Mikhail, que já é bisavô, responde: “Eu acho que você está se superestimando neste respeito”.
Uma pessoa dentre muitas
Existe alguma coisa que uma pessoa possa fazer? Muitas das pessoas com quem Webster se encontra estão tentando. Ele cobre a Cúpula do Clima da ONU de 2014 em Nova Iorque, durante um discurso da poeta Kathy Jetñil-Kijiner, que vem das Ilhas Marshall, uma nação do Pacífico gravemente ameaçada pelo aumento do nível do mar. Ela recita um poema poderoso na Assembléia Geral, que leva os dignitários a aplaudirem-na de pé.

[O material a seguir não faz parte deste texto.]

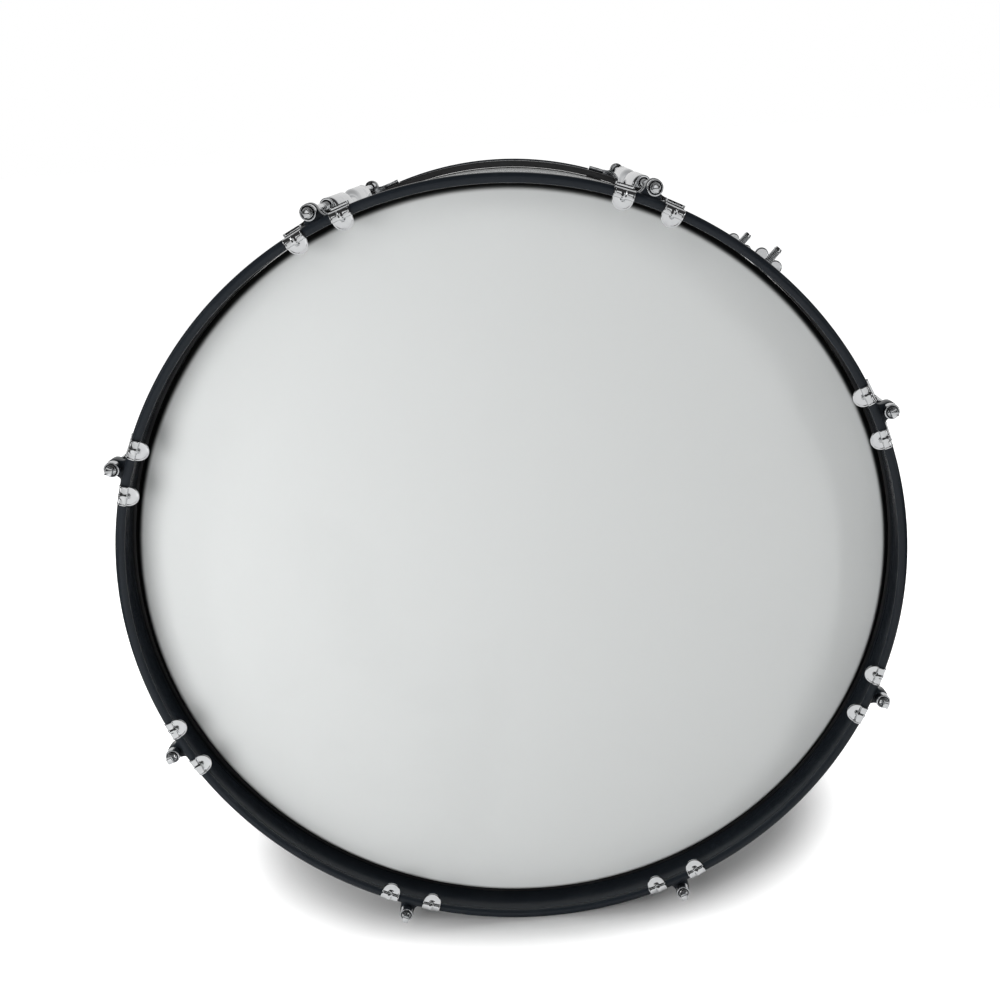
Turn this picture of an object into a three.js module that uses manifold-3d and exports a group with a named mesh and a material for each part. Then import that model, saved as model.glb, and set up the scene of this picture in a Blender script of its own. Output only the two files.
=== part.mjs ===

Em uma entrevista, ela diz a Webster: “O que eu vou fazer, dizer [a minha filha bebê] para que desista? … Você quer acreditar que as coisas vão melhorar”. Seu poema inclui a linha, “Nós merecemos fazer mais do que apenas sobreviver “.
No trem cruzando os EUA, Webster conversa com o ativista afro-americano e seu avô Carl Anthony sobre não desistir. Ao “permitir que o desespero entre em sua psiquê”, diz Anthony, “você acaba machucando as pessoas que você mais ama” – sua família. Ele está aqui, ele explica, porque seus antepassados não se desesperaram durante gerações de escravidão. “Eles encontraram dentro de si o que foi necessário para manter a esperança”.
Webster tem o cuidado de me dizer que ele não está comparando seus próprios contratempos com os afro-americanos. No entanto, a filosofia de Anthony ainda se encaixa no assunto. “Ao longo do filme, diferentes pessoas falam sobre família, a próxima geração, o que você transmite”, diz Webster. “Você não pode ver agora exatamente para onde as coisas irão”.
“Se você está assistindo”, ele diz a Dorit em sua narração, “a coisa mais importante que eu mais gostaria de lhe dizer é que pensei em você, Dorit e no mundo em que você vai morar”. Alerta de spoiler: Webster não vai desistir. Antes dos créditos de encerramento, ele diz a ela: “Eu tenho esperança em você e em seu futuro”.
Recusar-se a desistir é um passo na direção certa.
Por Peter Marten, Novembro de 2017
A companhia nacional de radiodifusão finlandesa, Yle, exibe “Little Yellow Boots” em 20 de novembro de 2017. O filme estará disponível para transmissão pela Yle Areena.